* [Short exercise]:
Nothing before the line containing "for node in" belongs in the answer; quote that line and all lines after it through the end of the material, word for word.

* [Data supplied]:
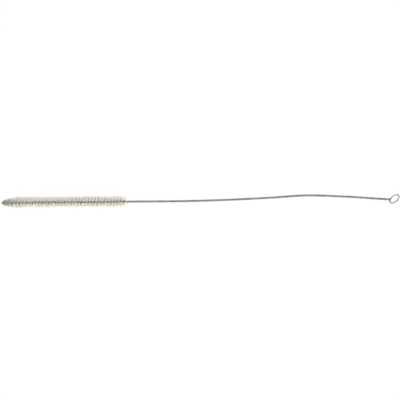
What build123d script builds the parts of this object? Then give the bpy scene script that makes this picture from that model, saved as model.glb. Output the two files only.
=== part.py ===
import os
from math import atan2, ceil, cos, pi, radians, sin, sqrt

from build123d import *

# A brush for test tubes: one wire bent double and twisted, with hairs gripped between its two legs
# Millimetres and degrees. +X runs from the tip to the ring, +Z is up, and the brush lies on Z = 0

overall_length = 406.4

wire_diameter = 1.2
wire_sides = 6  # flats round the wire
wire_gap = 0.03  # between the two legs where they lie closest

head_length = 128.0  # from the foremost hairs to the last ones
head_diameter = 12.0
head_flat_depth = 5.7  # from the axis of the head down to the flat spot that it rests on
head_pitch = 6.64  # length of one full turn of the twist
row_thickness = 2.4  # along the axis, across a row of hairs at its rim
grip_thickness = 0.12  # of the hairs where the legs pinch them
grip_gap = 0.04  # between those hairs and each leg
row_facets = 12  # in one turn of a row
bare_end = 4.0  # wire in front of the first gripped hairs
tip_lean = 62.0  # how far the first hairs lean forwards
lean_length = 12.0  # along the axis, from the first hairs to the first upright ones

handle_pitch = 7.0
leg_facets = 6  # in one turn of a leg
handle_bends = ((0.25, 0.05), (0.56, 2.8), (0.67, 4.5), (0.83, 3.0))  # share of its length, sideways
handle_end_slope = -0.055  # sideways, as the handle runs into the ring
floor_gap = 0.05  # under the end of the twist

ring_radius = 5.6  # to the middle of the wire
ring_tilt = 60.0  # between the plane of the ring and the floor
ring_heading = 41.0  # from +X to the level line of the ring
ring_shift = 0.2  # sideways, from the axis of the head to the centre of the ring
neck_angle = 234.0  # round the ring, from its level line to the neck
mouth_angle = 56.0  # of the ring, between the two shoulders
shoulder_fullness = 0.6  # how far each shoulder runs on before it turns, as a share of its span
shoulder_facets = 6
ring_facets = 20


# The wire and its two legs

wire_corner = wire_diameter / 2 * sqrt(2 * pi / wire_sides / sin(2 * pi / wire_sides))
wire_flat = wire_corner * cos(pi / wire_sides)
leg_offset = (wire_flat + wire_gap / 2) / cos(pi / leg_facets)
head_leg_offset = leg_offset + (grip_thickness / 2 + grip_gap) / cos(pi / leg_facets)
rim_radius = head_diameter / 2 / cos(pi / row_facets)
hair_length = rim_radius

# The ring stands on the floor, and its far side ends the brush

tip_x = -overall_length / 2
level_line = Vector(1, 0, 0).rotate(Axis.Z, ring_heading)
ring_axis = Vector(0, 0, -1).rotate(Axis((0, 0, 0), level_line), -ring_tilt)
ring_centre = Vector(
    overall_length / 2 - ring_radius * sqrt(1 - ring_axis.X**2) - wire_flat,
    ring_shift,
    ring_radius * sin(radians(ring_tilt)) + wire_corner,
)
ring_plane = Plane(ring_centre, x_dir=level_line, z_dir=ring_axis)

# The twist ends in the neck, just clear of the floor and in the plane of the ring

neck_height = leg_offset + wire_corner + floor_gap
neck_direction = ring_plane.from_local_coords(Vector(1, 0, 0).rotate(Axis.Z, neck_angle)) - ring_centre
neck_reach = (neck_height - ring_centre.Z) / neck_direction.Z
neck = ring_centre + neck_direction * neck_reach

# The line that both legs twist round: straight in the head, gently bent in the handle

first_root_x = tip_x + hair_length * sin(radians(tip_lean)) + row_thickness / 2 * cos(radians(tip_lean))
head_start = Vector(first_root_x - bare_end, 0, head_flat_depth)
head_end = Vector(tip_x + head_length, 0, head_flat_depth)
handle_run = neck - head_end
bends = [
    head_end + Vector(handle_run.X * share, sideways, handle_run.Z * share) for share, sideways in handle_bends
]
with BuildLine():
    head_axis = Line(head_start, head_end)
    handle_axis = Spline(head_end, *bends, neck, tangents=((1, 0, 0), (1, handle_end_slope, 0)))

head_turns = head_axis.length / head_pitch
handle_turns = handle_axis.length / handle_pitch
mouth_line = ring_plane.from_local_coords(Vector(0, 1, 0).rotate(Axis.Z, neck_angle)) - ring_centre


def across(tangent):
    """Level and upright directions square to the line of the twist."""
    level = Vector(0, 0, 1).cross(tangent).normalized()
    return level, tangent.cross(level)


neck_level, neck_upright = across(handle_axis % 1)
neck_phase = atan2(mouth_line.dot(neck_upright), mouth_line.dot(neck_level))
head_end_phase = neck_phase + 2 * pi * handle_turns


def section_plane(spot, along, inward):
    """Plane of one section of the wire, with its first flat facing inward."""
    along = along.normalized()
    return Plane(spot, x_dir=inward - along * inward.dot(along), z_dir=along)


def leg_planes(axis_line, start_phase, turns, side, offset, last=True):
    """Sections of one leg along a stretch of the twist, which is left-handed."""
    count = ceil(turns * leg_facets)
    planes = []
    for step in range(count + last):
        share = step / count
        centre = axis_line @ share
        tangent = axis_line % share
        level, upright = across(tangent)
        phase = start_phase + side * pi - 2 * pi * turns * share
        outward = level * cos(phase) + upright * sin(phase)
        turning = upright * cos(phase) - level * sin(phase)
        along = tangent - turning * (2 * pi * turns / axis_line.length * offset)
        planes.append(section_plane(centre + outward * offset, along, -outward))
    return planes


def whole_leg(side):
    """Sections of one leg from its cut end to the neck."""
    start_phase = head_end_phase + 2 * pi * head_turns
    head_part = leg_planes(head_axis, start_phase, head_turns, side, head_leg_offset, last=False)
    return head_part + leg_planes(handle_axis, head_end_phase, handle_turns, side, leg_offset)


def reversed_planes(planes):
    """The same sections, run through the other way."""
    return [Plane(p.origin, x_dir=p.x_dir, z_dir=-p.z_dir) for p in reversed(planes)]


def ring_section(angle):
    """Section of the ring, angle degrees round from its level line."""
    inward = ring_centre - ring_plane.from_local_coords(Vector(1, 0, 0).rotate(Axis.Z, angle))
    along = ring_axis.cross(inward) * -1
    return section_plane(ring_centre - inward * ring_radius, along, inward)


def shoulder_planes(leg_end, ring_end):
    """Sections of the bend between the end of a leg and the ring."""
    pull = shoulder_fullness * (ring_end.origin - leg_end.origin).length
    pull_out = leg_end.origin + leg_end.z_dir * pull
    pull_in = ring_end.origin - ring_end.z_dir * pull
    with BuildLine():
        bend = Bezier(leg_end.origin, pull_out, pull_in, ring_end.origin)
    planes = []
    for step in range(1, shoulder_facets):
        share = step / shoulder_facets
        inward = leg_end.x_dir * (1 - share) + ring_end.x_dir * share
        planes.append(section_plane(bend @ share, bend % share, inward))
    return planes


first_leg = whole_leg(0)
second_leg = whole_leg(1)
ring_from = neck_angle + mouth_angle / 2
ring_turn = 360 - mouth_angle
ring = [ring_section(ring_from + ring_turn * step / ring_facets) for step in range(ring_facets + 1)]
first_shoulder = shoulder_planes(first_leg[-1], ring[0])
second_shoulder = shoulder_planes(second_leg[-1], reversed_planes(ring)[0])
wire_path = first_leg + first_shoulder + ring + reversed_planes(second_shoulder) + reversed_planes(second_leg)

with BuildPart() as wire_stem:
    for plane in wire_path:
        with BuildSketch(plane):
            RegularPolygon(wire_corner, wire_sides, rotation=180 / wire_sides)
    loft(ruled=True, clean=False)

# Hairs pinched between the legs and fanned out on both sides: a two-start helical sheet

sheet_phase = head_end_phase + pi / 2
facet_turn = 2 * pi / row_facets
facet_run = head_pitch / row_facets
first_facet = ceil(sheet_phase / facet_turn + 0.5 + row_thickness / 2 / facet_run)
last_facet = first_facet + int((head_end.X - row_thickness / 2 - first_root_x) / facet_run) - 1


def head_point(x, radius, azimuth):
    """A point of the head, from its place along the axis and round it."""
    return Vector(x, radius * cos(azimuth), head_flat_depth + radius * sin(azimuth))


def rim_edges(root_x, azimuth):
    """Both edges of the rim of one fan, front edge first, kept above the flat spot."""
    lean = radians(tip_lean) * max(0, 1 - (root_x - first_root_x) / lean_length)
    room = head_flat_depth / max(-sin(azimuth), head_flat_depth / rim_radius)
    reach = min(hair_length, (room - row_thickness / 2 * sin(lean)) / cos(lean))
    edges = []
    for side in (-1, 1):
        x = root_x - reach * sin(lean) + side * row_thickness / 2 * cos(lean)
        radius = reach * cos(lean) + side * row_thickness / 2 * sin(lean)
        edges.append(head_point(x, radius, azimuth))
    return edges


def sheet_section(facet):
    """Outline of the sheet across both rows, through the slot between the legs."""
    root_x = head_end.X - (facet - 0.5 - sheet_phase / facet_turn) * facet_run
    azimuth = (facet - 0.5) * facet_turn
    outline = []
    for turn in (azimuth, azimuth + pi):
        outline += rim_edges(root_x, turn)
        outline.append(head_point(root_x, grip_thickness / 2, turn + pi / 2))
    return outline


def triangle(*corners):
    return Face(Wire.make_polygon(corners))


sections = [sheet_section(facet) for facet in range(first_facet, last_facet + 1)]
facets = []
for near, far in zip(sections, sections[1:]):
    for i in range(len(near)):
        j = (i + 1) % len(near)
        facets.append(triangle(near[i], far[j], near[j]))
        facets.append(triangle(near[i], far[i], far[j]))
for end in (sections[0], sections[-1]):
    front, back, middle, far_front, far_back, far_middle = end
    facets.append(triangle(front, back, middle))
    facets.append(triangle(front, middle, far_middle))
    facets.append(triangle(far_front, far_back, far_middle))
    facets.append(triangle(far_front, far_middle, middle))

with BuildPart() as bristles:
    add(Solid(Shell(facets)))

os.makedirs("parts", exist_ok=True)
for name, piece in (("wire_stem", wire_stem), ("bristles", bristles)):
    piece.part.label = name
    export_step(piece.part, f"parts/{name}.step")
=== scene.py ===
import math

import bpy
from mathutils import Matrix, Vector


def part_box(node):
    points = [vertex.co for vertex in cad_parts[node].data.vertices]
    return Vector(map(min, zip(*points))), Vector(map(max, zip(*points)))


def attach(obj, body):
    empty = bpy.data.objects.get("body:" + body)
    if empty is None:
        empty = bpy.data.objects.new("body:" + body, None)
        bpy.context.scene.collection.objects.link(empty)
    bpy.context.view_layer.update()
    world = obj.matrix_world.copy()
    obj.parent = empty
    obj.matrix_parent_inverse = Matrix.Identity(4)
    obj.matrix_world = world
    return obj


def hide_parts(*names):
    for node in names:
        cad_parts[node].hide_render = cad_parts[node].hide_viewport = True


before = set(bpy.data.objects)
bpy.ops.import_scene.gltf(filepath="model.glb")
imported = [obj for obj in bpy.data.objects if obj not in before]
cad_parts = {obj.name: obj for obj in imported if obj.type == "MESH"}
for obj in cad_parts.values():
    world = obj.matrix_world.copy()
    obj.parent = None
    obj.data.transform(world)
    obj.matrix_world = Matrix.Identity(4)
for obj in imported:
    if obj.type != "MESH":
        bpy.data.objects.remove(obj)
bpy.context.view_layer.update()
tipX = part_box("bristles")[0][0]
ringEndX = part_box("wire_stem")[1][0]
mm = 0.001

# The brush lies along X on Z = 0: head on the left, ring on the right

brush = {
    "headEndX": tipX + 127.6 * mm,
    "axisHeight": 5.7 * mm,
    "headRadius": 5.92 * mm,
    "headPitch": 6.64 * mm,
    "handlePitch": 5.0 * mm,
    "wireRadius": 0.6 * mm,
    "grip": 0.16 * mm,  # hair thickness that keeps the legs apart in the head
    "bareEnd": 1.6 * mm,
    "firstRoot": 2.9 * mm,  # from the foremost hairs to the first root
    "ringRadius": 5.6 * mm,
    "ringTilt": math.radians(60),
    "ringHeading": math.radians(41),
    "ringShift": 0.2 * mm,
    "neckAngle": math.radians(234),
    "mouthAngle": math.radians(56),  # of the ring, between the two shoulders
    "neckHeight": 1.39 * mm,  # of the middle of the twist, where it ends
    "shoulderFullness": 0.6,  # run of each shoulder before it turns, as a share of its span
    # Share of the handle's length, and millimetres sideways
    "handleBends": ((0.25, 0.05), (0.56, 2.8), (0.67, 4.5), (0.83, 3.0)),
    "handleEndSlope": -0.055,
    "handleSteps": 40,  # from one bend to the next
}


def turned(angle, first, second):
    return first * math.cos(angle) + second * math.sin(angle)


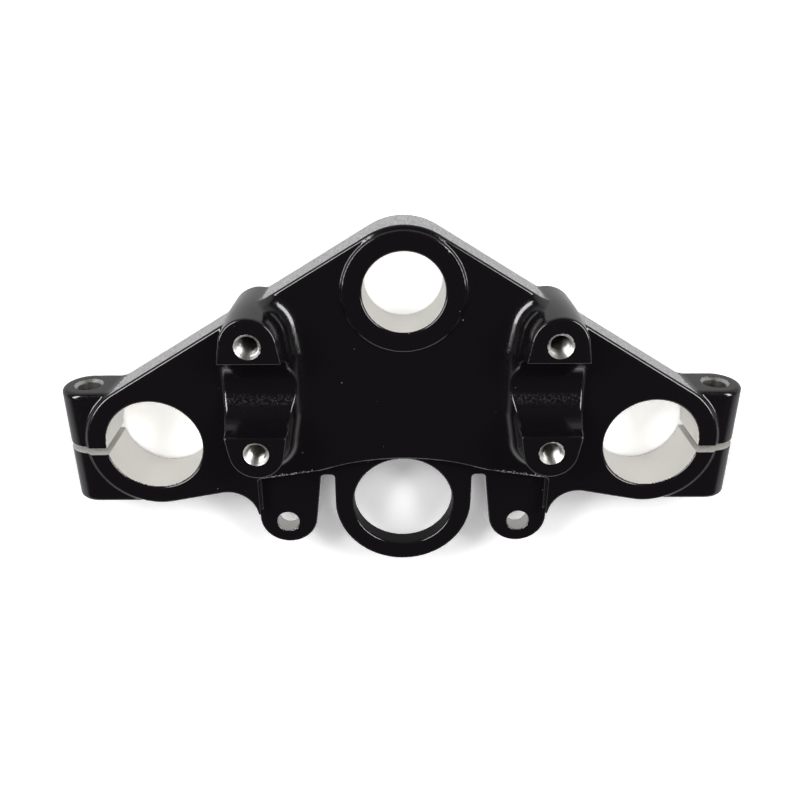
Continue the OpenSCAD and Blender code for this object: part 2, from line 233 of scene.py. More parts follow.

* [Written response]:
    for node in names:
        cad_parts[node].hide_render = cad_parts[node].hide_viewport = True


before = set(bpy.data.objects)
bpy.ops.import_scene.gltf(filepath="model.glb")
imported = [obj for obj in bpy.data.objects if obj not in before]
cad_parts = {obj.name: obj for obj in imported if obj.type == "MESH"}
for obj in cad_parts.values():
    world = obj.matrix_world.copy()
    obj.parent = None
    obj.data.transform(world)
    obj.matrix_world = Matrix.Identity(4)
for obj in imported:
    if obj.type != "MESH":
        bpy.data.objects.remove(obj)
bpy.context.view_layer.update()
tipX = part_box("bristles")[0][0]
ringEndX = part_box("wire_stem")[1][0]
mm = 0.001

# The brush lies along X on Z = 0: head on the left, ring on the right

brush = {
    "headEndX": tipX + 127.6 * mm,
    "axisHeight": 5.7 * mm,
    "headRadius": 5.92 * mm,
    "headPitch": 6.64 * mm,
    "handlePitch": 5.0 * mm,
    "wireRadius": 0.6 * mm,
    "grip": 0.16 * mm,  # hair thickness that keeps the legs apart in the head
    "bareEnd": 1.6 * mm,
    "firstRoot": 2.9 * mm,  # from the foremost hairs to the first root
    "ringRadius": 5.6 * mm,
    "ringTilt": math.radians(60),
    "ringHeading": math.radians(41),
    "ringShift": 0.2 * mm,
    "neckAngle": math.radians(234),
    "mouthAngle": math.radians(56),  # of the ring, between the two shoulders
    "neckHeight": 1.39 * mm,  # of the middle of the twist, where it ends
    "shoulderFullness": 0.6,  # run of each shoulder before it turns, as a share of its span
    # Share of the handle's length, and millimetres sideways
    "handleBends": ((0.25, 0.05), (0.56, 2.8), (0.67, 4.5), (0.83, 3.0)),
    "handleEndSlope": -0.055,
    "handleSteps": 40,  # from one bend to the next
}


def turned(angle, first, second):
    return first * math.cos(angle) + second * math.sin(angle)


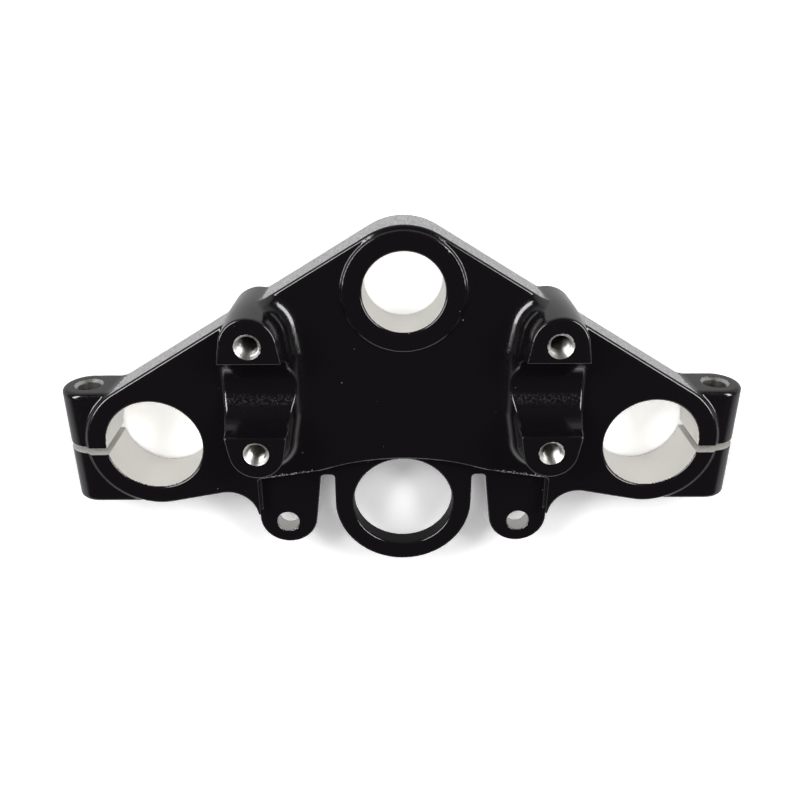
Continue the OpenSCAD and Blender code for this object: part 2, from line 233 of scene.py. More parts follow.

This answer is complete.